Effects on Jersey's Public Finances
Jersey's tax policies have complex implications for its public finances. The island generates substantial revenue from financial sector activities, including fees and indirect taxes. This income has allowed Jersey to maintain relatively low personal tax rates compared to many other jurisdictions.
According to recent data, Jersey's tax revenue as a percentage of GDP was 22.9% in 2021, lower than the UK (33.5%) and OECD average (34.2%). This lower tax burden has been a point of attraction for businesses and high-net-worth individuals.
However, the island faces challenges in balancing its budget and funding public services. The government must carefully manage its finances to ensure long-term sustainability while maintaining its competitive tax position.
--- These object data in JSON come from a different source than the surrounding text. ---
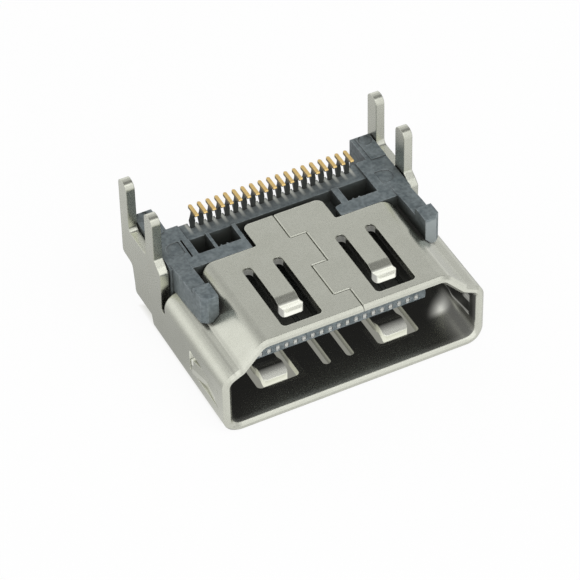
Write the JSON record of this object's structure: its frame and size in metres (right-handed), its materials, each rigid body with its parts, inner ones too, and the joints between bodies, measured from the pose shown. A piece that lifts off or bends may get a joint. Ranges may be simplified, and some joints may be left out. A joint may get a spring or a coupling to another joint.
{
  "type": "audio video board socket",
  "caption": "Right-angle multimedia socket for a circuit board: folded metal shell with springs and legs, moulded tongue and a row of solder feet.",
  "frame": {"origin": "middle of the part's footprint, on the surface that its wide face lies on", "axes": "+X along the mouth, +Y from the mouth to the rear, +Z to the board side, where the legs point"},
  "size_m": [0.0152, 0.012, 0.0083],
  "materials": {
    "shell_metal": "satin nickel plate",
    "moulded_plastic": "fine moulded grain",
    "contact_metal": "satin gold plate"
  },
  "bodies": {
    "root": {"shell": "shell_metal", "housing": "moulded_plastic", "contact_01": "contact_metal", "contact_02": "contact_metal", "contact_03": "contact_metal", "contact_04": "contact_metal", "contact_05": "contact_metal", "contact_06": "contact_metal", "contact_07": "contact_metal", "contact_08": "contact_metal", "contact_09": "contact_metal", "contact_10": "contact_metal", "contact_11": "contact_metal", "contact_12": "contact_metal", "contact_13": "contact_metal", "contact_14": "contact_metal", "contact_15": "contact_metal", "contact_16": "contact_metal", "contact_17": "contact_metal", "contact_18": "contact_metal", "contact_19": "contact_metal"}
  },
  "joints": []
}
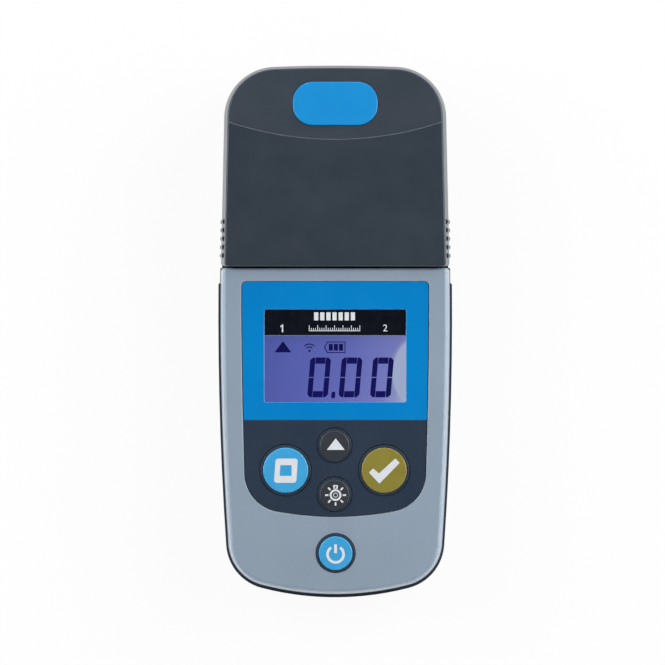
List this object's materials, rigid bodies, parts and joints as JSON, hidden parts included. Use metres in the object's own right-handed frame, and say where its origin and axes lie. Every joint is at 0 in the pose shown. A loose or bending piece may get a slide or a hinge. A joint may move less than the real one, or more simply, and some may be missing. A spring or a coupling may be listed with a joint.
{
  "type": "portable colorimeter",
  "caption": "Hand-held photometer lying on its back: display, sealed keys and a hood that lifts off the sample cell well.",
  "frame": {"origin": "centre of the back's footprint, on the surface the instrument lies on", "axes": "+X to the right of the face, +Y towards the cap end, +Z out of the face, upwards as it lies in use"},
  "size_m": [0.069, 0.157, 0.034],
  "materials": {
    "front_shell": "silver-grey paint on moulded ABS, fine texture",
    "dark_shell": "charcoal ABS, fine moulded texture",
    "blue_plate": "satin printed polycarbonate",
    "key_plate": "satin printed polycarbonate",
    "badge": "plain blue label plate, blank",
    "black_print": "black printed film",
    "window": "clear acrylic",
    "display": "negative grey display glass, violet backlight",
    "light_guide": "frosted light guide",
    "key_rubber": "silicone rubber",
    "key_blue": "hard key cap",
    "key_olive": "hard key cap",
    "key_black": "hard key cap",
    "seal_rubber": "nitrile or silicone seal",
    "steel": "stainless screw",
    "brass": "knurled insert",
    "circuit_board": "solder mask on glass epoxy",
    "chip": "moulded chip body",
    "white_plastic": "moulded frame",
    "black_plastic": "matt black optics holder",
    "lens_glass": "polished glass",
    "filter_glass": "interference filter",
    "lamp_resin": "clear resin",
    "can_metal": "nickel-plated can",
    "ribbon": "flat flex",
    "battery_jacket": "plain shrink jacket",
    "contact_metal": "nickel-plated spring steel"
  },
  "bodies": {
    "case": {"rear_housing": "dark_shell", "front_housing": "front_shell", "housing_seal": "seal_rubber", "case_screws": "steel", "case_inserts": "brass", "cell_compartment": "dark_shell", "deck_seal": "seal_rubber", "deck_screws": "steel", "well_windows": "window", "lamp_holder": "black_plastic", "detector_holder": "black_plastic", "lamp_lens": "lens_glass", "led_lamp": "lamp_resin", "wavelength_filter": "filter_glass", "photodiode": "can_metal", "optics_boards": "circuit_board", "optics_ribbons": "ribbon", "cap_light_seal": "seal_rubber", "display_plate": "blue_plate", "key_plate": "key_plate", "display_window": "window", "display_header": "black_print", "key_switches": "black_plastic", "key_mat": "key_rubber", "main_board": "circuit_board", "board_screws": "steel", "processor": "chip", "radio_module": "can_metal", "light_guide": "light_guide", "display_glass": "display", "contact_strips": "seal_rubber", "display_frame": "white_plastic", "battery_springs": "contact_metal", "battery_contacts": "contact_metal", "battery_pins": "brass", "cover_inserts": "brass", "battery_1": "battery_jacket", "battery_2": "battery_jacket", "battery_3": "battery_jacket", "battery_4": "battery_jacket"},
    "cap": {"instrument_cap": "dark_shell", "badge_plate": "badge"},
    "battery_door": {"battery_cover": "dark_shell", "battery_cover_seal": "seal_rubber", "battery_cover_screws": "steel"},
    "zero_button": {"zero_key": "key_rubber", "zero_key_cap": "key_blue", "zero_switch_pin": "white_plastic"},
    "read_button": {"read_key": "key_rubber", "read_key_cap": "key_olive", "read_switch_pin": "white_plastic"},
    "up_button": {"up_key": "key_rubber", "up_key_cap": "key_black", "up_switch_pin": "white_plastic"},
    "light_button": {"light_key": "key_rubber", "light_key_cap": "key_black", "light_switch_pin": "white_plastic"},
    "power_button": {"power_key": "key_rubber", "power_key_cap": "key_blue", "power_switch_pin": "white_plastic"}
  },
  "joints": [
    {"name": "cap_lift", "type": "slide", "parent": "case", "child": "cap", "axis": [0, 0, 1], "range_m": [0, 0.08]},
    {"name": "battery_cover_release", "type": "slide", "parent": "case", "child": "battery_door", "axis": [0, 0, -1], "range_m": [0, 0.02]},
    {"name": "zero_press", "type": "slide", "parent": "case", "child": "zero_button", "axis": [0, 0, -1], "range_m": [0, 0.0008], "stiffness_N_per_m": 1500, "springref_m": -0.0004},
    {"name": "read_press", "type": "slide", "parent": "case", "child": "read_button", "axis": [0, 0, -1], "range_m": [0, 0.0008], "stiffness_N_per_m": 1500, "springref_m": -0.0004},
    {"name": "up_press", "type": "slide", "parent": "case", "child": "up_button", "axis": [0, 0, -1], "range_m": [0, 0.0008], "stiffness_N_per_m": 1500, "springref_m": -0.0004},
    {"name": "light_press", "type": "slide", "parent": "case", "child": "light_button", "axis": [0, 0, -1], "range_m": [0, 0.0008], "stiffness_N_per_m": 1500, "springref_m": -0.0004},
    {"name": "power_press", "type": "slide", "parent": "case", "child": "power_button", "axis": [0, 0, -1], "range_m": [0, 0.0008], "stiffness_N_per_m": 1500, "springref_m": -0.0004}
  ]
}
The Concept of the Finance Curse
Some economists have applied the concept of the "finance curse" to jurisdictions like Jersey. This theory suggests that an oversized financial sector can have negative effects on the broader economy and society.
In Jersey's case, critics argue that the dominance of financial services may crowd out other industries and create economic imbalances. High property prices, driven partly by the finance sector, can make housing unaffordable for many residents.
The finance curse concept also raises questions about social equity and the distribution of economic benefits. While the financial sector generates wealth, there are concerns about whether these gains are broadly shared across Jersey's population.
Jersey Compared with Other Tax Havens
Guernsey and Isle of Man
Jersey, Guernsey, and the Isle of Man form the Crown Dependencies. These three islands have similar tax structures and financial services offerings. All three jurisdictions impose low or zero corporate tax rates for most companies.
Guernsey and Jersey both levy a 20% income tax on individuals. The Isle of Man uses a slightly different system with a 10% standard rate and a 20% higher rate. Each island has its own regulatory framework and financial services sector.
These jurisdictions compete for international business while maintaining close ties to the UK financial system.
Cayman Islands and British Virgin Islands
The Cayman Islands and British Virgin Islands (BVI) are often grouped with Jersey as prominent offshore financial centers. These Caribbean territories share some key features with Jersey:
• Zero corporate tax rates • Strong banking secrecy laws • Sophisticated financial services industries
The Cayman Islands is particularly known for hedge funds, while the BVI specializes in offshore company formation. Jersey's focus on trusts and banking services distinguishes it somewhat from these jurisdictions.
Frequently Asked Questions
How is income tax levied on residents of Jersey?
Jersey imposes a flat income tax rate of 20% on residents. This applies to worldwide income for those who are considered Jersey residents for tax purposes. The tax system is relatively straightforward, with limited deductions and allowances available.
What are the implications for non-residents in terms of tax liability in Jersey?
Non-residents are generally only taxed on income sourced from Jersey. This includes income from employment, property rentals, or business activities conducted within Jersey. Non-residents are not subject to tax on foreign-sourced income.
How can individuals calculate their potential tax obligations in Jersey?
Individuals can use Jersey's Income Tax Calculator, available on the government website. This tool helps estimate tax liabilities based on income sources and personal circumstances. Professional advice may be necessary for complex situations.
For tax purposes, is Jersey considered part of the United Kingdom?
Jersey is not part of the United Kingdom for tax purposes. It is a self-governing Crown Dependency with its own tax system. Jersey residents are not subject to UK taxes unless they have UK-sourced income or are deemed UK residents for tax purposes.